19-3-2002   Column Metro
EEN NIEUWE LENTE, EEN OUD GELUID

Het was een onbarmhartige eerste lentedag, afijn, u kunt zich hem nog wel herinneren van vorige week en ik was al vroeg op pad. Na gedane zaken liep ik met verende pas over de modderige paden van het beroemde stadspark. Temidden van het aarzelend voorjaarsgedruis baande ik mij langs de glinsterende vijvers een weg naar het zonovergoten terras. In mijn binnenzak het ongelezen ochtendblad, anker voor een uur solitair genieten. Bij het paviljoen zag ik een oude bekende aan een tafeltje zitten. 'Goeiemorgen,' snerpte ik.
'Dat zijn jouw woorden,' mompelde hij toonloos.
Zo terneergeslagen had ik de oude bekende nog nooit gezien. Met nog steeds uitgeschakelde hersens riep ik: 'Man, wat zie je eruit, is je vrouw soms bij je weg?'
Hij wierp me een hartverscheurende blik toe. Eén oog dankbaar, dat ik hem de gruwelijke waarheid niet zelf had laten zeggen, het andere oog droevig en moe, onvoorstelbaar moe. Beduusd haalde ik voor ons beiden iets te drinken en zette mij zwijgend aan de tafel, als welwillend aanhoorder van peilloos leed.
Maar de oude bekende zei niet zo veel. De afwezigheid van zijn gebruikelijke levendigheid vertelde genoeg. Af en toe rolde er een zinnetje uit zijn mond. Over de bikkelharde vrolijkheid van de vogels, die het einde van een doorwaakte nacht aankondigden. En dat juist nu het gras zo goddelijk geurde. En je kon het ze niet verwijten, maar wat waren de spelende kinderen uitgelaten. En opeens overal die bloesems, die bijkans hysterische bloesems. Een telefoon die nog wel overging, maar niet meer op die ene vertrouwde manier. Mensen die met elkaar stonden te lachen op de hoek van de straat, zonder dat er ingegrepen werd. De jas die drie keer zo zwaar op de schouders leunde.

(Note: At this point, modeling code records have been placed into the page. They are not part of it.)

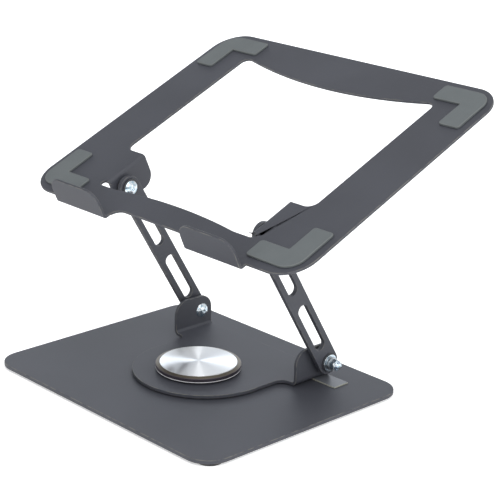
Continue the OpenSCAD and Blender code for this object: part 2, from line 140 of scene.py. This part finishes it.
class Finish:
    """One material: its shader, and short ways to add nodes to it."""

    def __init__(self, name, **constants):
        self.material = bpy.data.materials.new(name)
        self.start(self.material, "Principled BSDF", "Object")
        self.set(**constants)

    def start(self, holder, shader, place):
        """Opens the nodes of a material or a world."""
        holder.use_nodes = True
        self.tree = holder.node_tree
        self.shader = self.tree.nodes[shader]
        self.place = self.node("ShaderNodeTexCoord").outputs[place]

    def node(self, kind, settings=None, sockets=None):
        made = self.tree.nodes.new(kind)
        for key, value in (settings or {}).items():
            setattr(made, key, value)
        for key, value in (sockets or {}).items():
            self.feed(made.inputs[key], value)
        return made

    def feed(self, socket, value):
        if isinstance(value, Value):
            value = value.socket
        if isinstance(value, bpy.types.NodeSocket):
            self.tree.links.new(value, socket)
        else:
            socket.default_value = value

    def set(self, **values):
        for key, value in values.items():
            self.feed(self.shader.inputs[key.replace("_", " ")], value)

    def stretched(self, scale, centre=(0, 0, 0)):
        """Object coordinates counted from a centre and scaled along each axis."""
        moved = self.node("ShaderNodeVectorMath", {"operation": "SUBTRACT"}, {0: self.place, 1: centre})
        made = self.node("ShaderNodeMapping", {"vector_type": "POINT"}, {0: moved.outputs[0]})
        made.inputs["Scale"].default_value = scale
        return made.outputs[0]

    def noise(self, scale, detail=2.0, roughness=0.5, at=None):
        sockets = {"Vector": at or self.place, "Scale": scale, "Detail": detail, "Roughness": roughness}
        return Value(self, self.node("ShaderNodeTexNoise", {}, sockets).outputs[0])

    def lines(self, distance, detail, roughness):
        """Noise that changes with one distance only, so it makes lines or rings."""
        row = self.node("ShaderNodeCombineXYZ", {}, {0: distance})
        return self.noise(1.0, detail, roughness, at=row.outputs[0])

    def attribute(self, name):
        made = self.node("ShaderNodeAttribute", {"attribute_name": name})
        return Value(self, made.outputs["Fac"])

    def along(self, axis, centre=(0, 0, 0)):
        """Distance from a centre along one of the object's axes, numbered 0 to 2."""
        moved = self.node("ShaderNodeVectorMath", {"operation": "SUBTRACT"}, {0: self.place, 1: centre})
        split = self.node("ShaderNodeSeparateXYZ", {}, {0: moved.outputs[0]})
        return Value(self, split.outputs[axis])

    def radius(self, centre, flat_axis):
        """Distance from a line through centre along flat_axis."""
        keep = [1.0, 1.0, 1.0]
        keep[flat_axis] = 0.0
        moved = self.node("ShaderNodeVectorMath", {"operation": "SUBTRACT"}, {0: self.place, 1: centre})
        flat = self.node("ShaderNodeVectorMath", {"operation": "MULTIPLY"}, {0: moved.outputs[0], 1: keep})
        length = self.node("ShaderNodeVectorMath", {"operation": "LENGTH"}, {0: flat.outputs[0]})
        return Value(self, length.outputs["Value"])

    def mix(self, amount, first, second):
        sockets = {0: amount, 6: first, 7: second}
        return self.node("ShaderNodeMix", {"data_type": "RGBA"}, sockets).outputs[2]

    def bump(self, height, depth, strength=1.0, under=None):
        sockets = {"Height": height, "Distance": depth, "Strength": strength}
        if under is not None:
            sockets["Normal"] = under
        return self.node("ShaderNodeBump", {}, sockets).outputs[0]


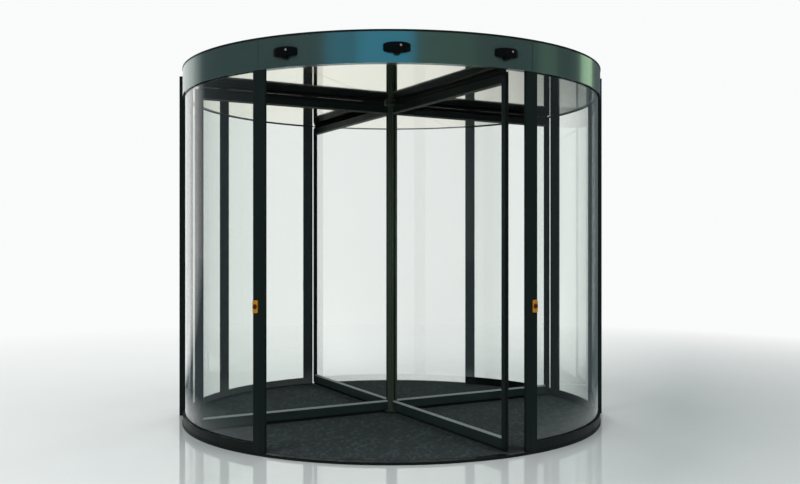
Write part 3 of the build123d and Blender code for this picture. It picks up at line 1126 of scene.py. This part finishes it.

Ik luisterde, knikte en hield mijn uitgebreide collectie evenzeer schrijnende herinneringen binnensmonds. En gaandeweg keek ik met zijn ogen naar het park, zag de vijvers dof worden, kreeg schele hoofdpijn van het vogelgekwetter en haatte zelfs een moment de onschuldige jonge moeders, die in achteloos geluk hun kinderwagens voortduwden.
De oude bekende kwam nu niet verder meer dan een zinnetje in de paar minuten, maar zijn droefgeestig sloopwerk was zo goed als voltooid: hoe onbedaarlijker de zon scheen, hoe grauwer het gras werd.
Ik klopte hem op de schouder om de boze betovering te verbreken. Hij glimlachte flauwtjes en diep in de spelonken van zijn toegeknepen ogen glinsterde even een bemoedigende zelfspot. Hij wenste niet te klagen, maar ja, de lente is nu eenmaal genadeloos in dit soort situaties.
Zo zaten we nog een kwartier zwijgend bij elkaar. Ik voelde dat het ongetwijfeld ergens goed voor was. En als bonus schoof er even een wolkje voor de zon.
'Nog wat drinken,' zei ik tenslotte.
'Nee, ik ga wat doen.'
Kijk es aan. De oude bekende verhief zich van zijn stoel (opstaan zou ik het niet willen noemen) en schudde mij de hand, verrassend krachtig. Ik volgde hem met mijn ogen zo lang ik kon. Hij keek niet meer om. Over het bruggetje, over het brede pad, omzwermd door joggers, fietsers en honden. Er kwamen twee schitterende meiden (ondubbelzinnige sportpakjes, opgestoken haar) op hem afgeskeelerd. De gave gezichtjes rood en glinsterend van de inspanning en de lentezon. Zijn roerloze nek leerde dat hij ze geen aandacht schonk. Nog niet. Toen was hij plotseling verdwenen, opgeslokt door een bosschage. Ik hengelde de krant uit mijn jas en sloeg de voorpagina open.
Het weerbericht meldde dat het prachtige voorjaarsweer reeds morgen zou omslaan in een geruststellende guurte. Het voelde alsof het al zover was.